Q2. Does "anonymising" the names of officers during a Selection Board fix the issue of past discrimination?

No. The Court ruled that while anonymising profiles during the final selection stage is a good procedural safeguard, it cannot "cleanse" a record that was built on a discriminatory foundation. The Court noted that anonymisation is like adjusting a camera lens to alter an image that was captured poorly years ago—it doesn't change the underlying reality. If the original data (the ACRs and course history) was depressed due to systemic bias, the final selection will remain biased regardless of whether names are hidden.

Q3. Is the 250-vacancy cap for Permanent Commission a strict legal limit?

The Court held that the 1991 policy capping annual PC vacancies at 250 is "neither sacrosanct nor immutable." While the Court generally defers to the Executive on how to manage the Army's cadre, it ruled that such caps cannot be used as an excuse to perpetuate constitutional inequality.
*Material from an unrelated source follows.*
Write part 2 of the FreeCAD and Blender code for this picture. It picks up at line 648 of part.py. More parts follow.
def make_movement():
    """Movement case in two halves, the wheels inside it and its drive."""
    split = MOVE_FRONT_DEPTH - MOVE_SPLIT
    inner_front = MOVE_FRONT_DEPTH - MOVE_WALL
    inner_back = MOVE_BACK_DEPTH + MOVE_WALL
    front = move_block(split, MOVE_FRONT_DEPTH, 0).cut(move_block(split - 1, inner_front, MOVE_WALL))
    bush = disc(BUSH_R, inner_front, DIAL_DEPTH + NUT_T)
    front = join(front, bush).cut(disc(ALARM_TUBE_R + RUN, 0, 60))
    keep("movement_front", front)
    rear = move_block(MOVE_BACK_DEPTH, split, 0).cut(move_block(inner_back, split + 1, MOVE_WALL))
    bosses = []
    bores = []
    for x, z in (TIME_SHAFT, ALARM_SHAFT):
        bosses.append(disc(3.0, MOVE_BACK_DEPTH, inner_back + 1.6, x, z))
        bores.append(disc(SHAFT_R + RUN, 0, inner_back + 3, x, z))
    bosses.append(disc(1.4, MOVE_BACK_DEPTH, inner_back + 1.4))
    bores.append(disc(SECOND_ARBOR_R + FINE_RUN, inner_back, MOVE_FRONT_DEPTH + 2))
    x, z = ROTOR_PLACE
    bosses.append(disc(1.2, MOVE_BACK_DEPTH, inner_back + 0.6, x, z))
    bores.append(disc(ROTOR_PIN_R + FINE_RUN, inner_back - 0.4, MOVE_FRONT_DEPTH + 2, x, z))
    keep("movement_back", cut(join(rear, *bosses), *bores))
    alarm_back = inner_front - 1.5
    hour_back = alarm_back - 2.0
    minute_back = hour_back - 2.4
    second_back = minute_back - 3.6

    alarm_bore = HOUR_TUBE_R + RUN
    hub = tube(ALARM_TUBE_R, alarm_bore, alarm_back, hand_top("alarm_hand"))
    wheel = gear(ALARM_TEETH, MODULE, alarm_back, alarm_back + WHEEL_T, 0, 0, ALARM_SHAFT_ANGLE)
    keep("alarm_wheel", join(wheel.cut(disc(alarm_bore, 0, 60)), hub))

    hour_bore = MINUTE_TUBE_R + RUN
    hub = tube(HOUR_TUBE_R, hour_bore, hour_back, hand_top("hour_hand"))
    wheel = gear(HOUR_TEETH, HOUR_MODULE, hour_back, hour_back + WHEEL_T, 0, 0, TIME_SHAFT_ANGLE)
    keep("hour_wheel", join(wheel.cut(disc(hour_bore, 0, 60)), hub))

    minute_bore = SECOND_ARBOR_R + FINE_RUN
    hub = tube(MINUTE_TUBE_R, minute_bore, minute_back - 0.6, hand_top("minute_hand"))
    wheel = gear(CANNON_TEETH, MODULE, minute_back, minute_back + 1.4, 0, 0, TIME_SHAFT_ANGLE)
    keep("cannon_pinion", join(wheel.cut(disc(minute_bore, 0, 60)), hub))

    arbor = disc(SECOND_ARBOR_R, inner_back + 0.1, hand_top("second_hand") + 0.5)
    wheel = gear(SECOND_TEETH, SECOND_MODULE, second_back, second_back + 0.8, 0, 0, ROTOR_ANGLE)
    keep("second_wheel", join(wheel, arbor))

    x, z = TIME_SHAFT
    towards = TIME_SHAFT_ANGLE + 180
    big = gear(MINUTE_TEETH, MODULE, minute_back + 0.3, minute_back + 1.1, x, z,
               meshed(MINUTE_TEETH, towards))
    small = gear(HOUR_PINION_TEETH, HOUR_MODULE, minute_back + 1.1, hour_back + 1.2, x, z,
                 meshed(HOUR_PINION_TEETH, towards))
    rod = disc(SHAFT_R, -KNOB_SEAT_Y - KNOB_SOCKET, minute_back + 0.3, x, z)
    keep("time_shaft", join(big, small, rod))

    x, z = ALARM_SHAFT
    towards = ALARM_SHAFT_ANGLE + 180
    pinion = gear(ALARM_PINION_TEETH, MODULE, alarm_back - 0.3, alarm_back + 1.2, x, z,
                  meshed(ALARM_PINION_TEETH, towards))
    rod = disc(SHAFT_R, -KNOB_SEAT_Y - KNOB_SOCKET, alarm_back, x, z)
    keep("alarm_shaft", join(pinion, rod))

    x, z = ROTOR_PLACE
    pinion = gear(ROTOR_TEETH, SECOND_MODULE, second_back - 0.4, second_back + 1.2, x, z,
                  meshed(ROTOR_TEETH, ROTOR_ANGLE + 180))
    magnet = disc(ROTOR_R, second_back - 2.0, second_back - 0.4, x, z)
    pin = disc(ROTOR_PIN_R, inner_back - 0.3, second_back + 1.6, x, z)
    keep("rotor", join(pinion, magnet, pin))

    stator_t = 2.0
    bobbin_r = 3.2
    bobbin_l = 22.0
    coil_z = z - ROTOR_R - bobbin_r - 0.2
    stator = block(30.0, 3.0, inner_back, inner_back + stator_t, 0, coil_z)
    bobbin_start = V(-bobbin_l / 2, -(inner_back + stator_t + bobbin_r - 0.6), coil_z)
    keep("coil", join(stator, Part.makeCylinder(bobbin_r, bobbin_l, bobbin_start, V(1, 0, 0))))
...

In cases where adhering to the cap would result in the unfair exclusion of meritorious women officers who have faced historical disadvantages, the Court has the power to permit remedial exceptions.

Q4. What specific relief did the Court provide for women officers who had already been released from service?

Using its extraordinary powers under Article 142 of the Constitution, the Court provided a "one-time" remedy for SSCWOs who were released during the long years of litigation. These officers were "deemed" to have completed 20 years of qualifying service, making them eligible for a full pension and other consequential benefits. However, to balance the financial impact on the State, the Court limited the payment of pension arrears to start from January 1, 2025, rather than awarding them retrospectively for the entire period of their release.